The latest approach: the paid caregiver will come in part-time and she is ostensibly not there to care for the parents. She is there on behalf of my SIL and BIL to assist with their own needs… which include helping the parents…
More to come on that.
Part 2: Managing the Paid Caregiver Battle
My sisters and I had gotten my own Mom to accept paid caregivers a couple of years ago. It’s easy, when you are in the acceptance mode, to see hiring the caregiver as the final step.
But once you have them, you have to manage them. Paid caregivers generally make little money, especially if they work for a service who takes a big cut. For Mom, who needs full-time care, independent assistants cover weekdays, and we use a service for nights and weekends. Staying in with the service is also helpful for covering last-minute call-outs or PTO for the independent assistants.
Except that the independent assistants are young women and they have new boyfriends. And, when you’re young and in love, you tend to miss a lot of work. And, it’s tempting, when the old lady you’re caregiving for falls asleep, to sneak in a quick chat with your boyfriend. If, when she wakes up, she’s happy dozing in front of the TV, it’s tempting to keep chatting with him. And so on.
So things have started to slip. My sister who lives locally is pretty fried and called for help.
So 90 minute phone call to step in and deal with the situation. Of course, one problem – managing the caregivers – turned into multiple problems.

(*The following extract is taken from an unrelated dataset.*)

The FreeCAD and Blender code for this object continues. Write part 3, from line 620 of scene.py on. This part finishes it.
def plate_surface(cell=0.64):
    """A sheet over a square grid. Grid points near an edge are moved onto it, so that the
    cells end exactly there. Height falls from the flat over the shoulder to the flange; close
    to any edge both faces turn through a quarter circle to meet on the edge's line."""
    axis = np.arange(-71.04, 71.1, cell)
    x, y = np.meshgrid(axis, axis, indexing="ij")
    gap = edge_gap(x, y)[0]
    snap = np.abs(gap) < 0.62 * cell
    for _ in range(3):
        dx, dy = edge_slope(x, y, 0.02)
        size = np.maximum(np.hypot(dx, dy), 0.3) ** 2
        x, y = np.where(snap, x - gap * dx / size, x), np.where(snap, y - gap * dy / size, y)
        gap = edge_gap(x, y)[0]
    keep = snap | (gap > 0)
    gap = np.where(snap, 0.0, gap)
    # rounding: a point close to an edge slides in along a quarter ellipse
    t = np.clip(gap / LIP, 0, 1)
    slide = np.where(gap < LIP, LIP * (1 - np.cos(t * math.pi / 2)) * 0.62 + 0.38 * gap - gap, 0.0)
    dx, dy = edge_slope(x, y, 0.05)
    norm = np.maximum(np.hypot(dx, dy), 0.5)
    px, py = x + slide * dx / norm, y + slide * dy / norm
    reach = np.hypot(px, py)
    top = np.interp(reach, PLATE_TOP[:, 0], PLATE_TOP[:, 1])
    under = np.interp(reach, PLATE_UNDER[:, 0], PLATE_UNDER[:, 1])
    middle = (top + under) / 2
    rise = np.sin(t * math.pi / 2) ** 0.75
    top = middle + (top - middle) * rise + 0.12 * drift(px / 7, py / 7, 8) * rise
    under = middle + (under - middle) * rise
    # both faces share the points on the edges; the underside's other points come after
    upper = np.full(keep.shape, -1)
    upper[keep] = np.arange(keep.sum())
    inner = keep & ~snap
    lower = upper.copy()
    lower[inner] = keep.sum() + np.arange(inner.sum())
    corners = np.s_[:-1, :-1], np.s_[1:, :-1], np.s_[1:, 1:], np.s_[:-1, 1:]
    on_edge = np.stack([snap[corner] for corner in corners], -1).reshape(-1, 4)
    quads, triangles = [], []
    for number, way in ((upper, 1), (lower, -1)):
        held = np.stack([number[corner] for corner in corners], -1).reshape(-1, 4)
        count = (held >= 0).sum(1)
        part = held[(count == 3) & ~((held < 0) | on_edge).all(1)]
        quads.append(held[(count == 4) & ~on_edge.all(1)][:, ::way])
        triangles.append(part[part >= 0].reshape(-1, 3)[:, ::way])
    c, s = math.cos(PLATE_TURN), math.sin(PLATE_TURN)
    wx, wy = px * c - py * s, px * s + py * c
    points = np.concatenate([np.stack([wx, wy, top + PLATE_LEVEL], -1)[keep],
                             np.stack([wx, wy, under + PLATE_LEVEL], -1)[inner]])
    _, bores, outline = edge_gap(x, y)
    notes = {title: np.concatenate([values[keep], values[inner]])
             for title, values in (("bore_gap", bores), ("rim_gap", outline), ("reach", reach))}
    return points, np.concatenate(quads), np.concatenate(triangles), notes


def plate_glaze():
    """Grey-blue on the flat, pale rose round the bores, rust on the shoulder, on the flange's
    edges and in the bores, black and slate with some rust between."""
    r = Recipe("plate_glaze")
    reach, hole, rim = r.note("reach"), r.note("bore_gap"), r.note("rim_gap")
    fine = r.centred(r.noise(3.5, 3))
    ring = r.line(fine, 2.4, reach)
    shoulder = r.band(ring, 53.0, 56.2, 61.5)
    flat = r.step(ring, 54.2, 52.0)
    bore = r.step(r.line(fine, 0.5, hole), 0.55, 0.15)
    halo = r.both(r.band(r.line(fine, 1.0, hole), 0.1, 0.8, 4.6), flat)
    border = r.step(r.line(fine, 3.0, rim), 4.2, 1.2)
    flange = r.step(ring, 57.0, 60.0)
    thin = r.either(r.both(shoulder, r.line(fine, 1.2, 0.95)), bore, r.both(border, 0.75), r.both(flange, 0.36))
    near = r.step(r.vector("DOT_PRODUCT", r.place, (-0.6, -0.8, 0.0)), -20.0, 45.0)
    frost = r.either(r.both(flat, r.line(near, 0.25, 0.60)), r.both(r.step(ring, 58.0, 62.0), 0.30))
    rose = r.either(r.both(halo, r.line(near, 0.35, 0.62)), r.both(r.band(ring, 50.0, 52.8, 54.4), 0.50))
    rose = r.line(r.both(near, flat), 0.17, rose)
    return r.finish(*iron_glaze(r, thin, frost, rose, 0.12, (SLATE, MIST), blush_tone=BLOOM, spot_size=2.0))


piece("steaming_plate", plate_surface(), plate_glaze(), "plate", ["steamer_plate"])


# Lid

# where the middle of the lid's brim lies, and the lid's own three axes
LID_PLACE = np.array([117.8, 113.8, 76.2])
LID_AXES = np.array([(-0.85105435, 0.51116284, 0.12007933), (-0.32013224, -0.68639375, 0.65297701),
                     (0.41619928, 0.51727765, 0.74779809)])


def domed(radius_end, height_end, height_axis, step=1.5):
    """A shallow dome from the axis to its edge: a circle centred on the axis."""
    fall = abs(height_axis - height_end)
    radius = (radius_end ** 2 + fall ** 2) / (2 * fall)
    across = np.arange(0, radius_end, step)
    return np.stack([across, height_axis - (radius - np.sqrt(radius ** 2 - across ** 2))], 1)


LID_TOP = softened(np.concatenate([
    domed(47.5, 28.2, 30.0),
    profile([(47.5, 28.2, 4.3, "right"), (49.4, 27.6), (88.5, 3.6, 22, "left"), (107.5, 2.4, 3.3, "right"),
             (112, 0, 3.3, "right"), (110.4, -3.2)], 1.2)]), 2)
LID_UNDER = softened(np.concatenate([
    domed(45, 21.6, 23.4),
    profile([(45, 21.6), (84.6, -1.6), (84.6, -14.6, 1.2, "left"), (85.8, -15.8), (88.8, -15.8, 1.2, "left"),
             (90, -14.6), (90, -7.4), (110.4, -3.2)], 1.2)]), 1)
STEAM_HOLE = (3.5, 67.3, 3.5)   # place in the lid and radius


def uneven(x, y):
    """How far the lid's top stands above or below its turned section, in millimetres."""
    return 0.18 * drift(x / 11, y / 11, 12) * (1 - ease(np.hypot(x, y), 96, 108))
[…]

- Mom’s dog needs vet care. If the caregivers take the dog to the vet, they aren’t in the house, protecting Mom from falling. My sister can’t keep taking time off from work to care for the dog. Solution: I will get the phone number of a “doggy” friend of Mom’s and see if she can take on any vet appointments that are needed. My niece and nephew will start dog-walking again.
- Mom sometimes wants to order take-out or needs someone to pick up birthday presents for her. She is in the habit of handing over her credit card to the caregivers to pay for things. Which puts everyone at risk, including the caregiver. But if the caregivers pay, they forget to get receipts so that my sister can reimburse them. Solution: my other sister will order a Venmo card that we can load with minimal funds for these purposes. I will monitor usage so that we can reload the card when it runs low.
- When my local sister comes to visit Mom, Mom has often fallen asleep in front of the TV. When she wakes up, Mom needs a few minutes to come fully awake then needs to use the bathroom, then gets distracted by the TV. My sister is unable to have a conversation with her. Solution: my other sister will tell the caregivers that my sister will text them when she is 30 minutes away. They will wake mom up, help her to the bathroom, turn off the TV, and engage Mom in conversation so that she is fully awake by the time my sister arrives.
- The caregiver shift changes happen at the same time that the dog is supposed to get fed. No one is ever sure if the person before them fed the dog or not. Solution: I created a dog-feeding chart that they can initial to show that they fed the dog.
These are all minor problems. What came out on the call was how unappreciated my sister who is the local caregiver feels. She feels unappreciated by Mom, she feels unappreciated by the caregivers, she feels unappreciated by her family (who are wrapped up in their own problems).
We scheduled another call for three weeks from now. I sent out action items. At the next call, we’ll review progress on the action items, identify any new action items, and spend the rest of the call appreciating my caregiver sister.
It was a rough week on the old homestead.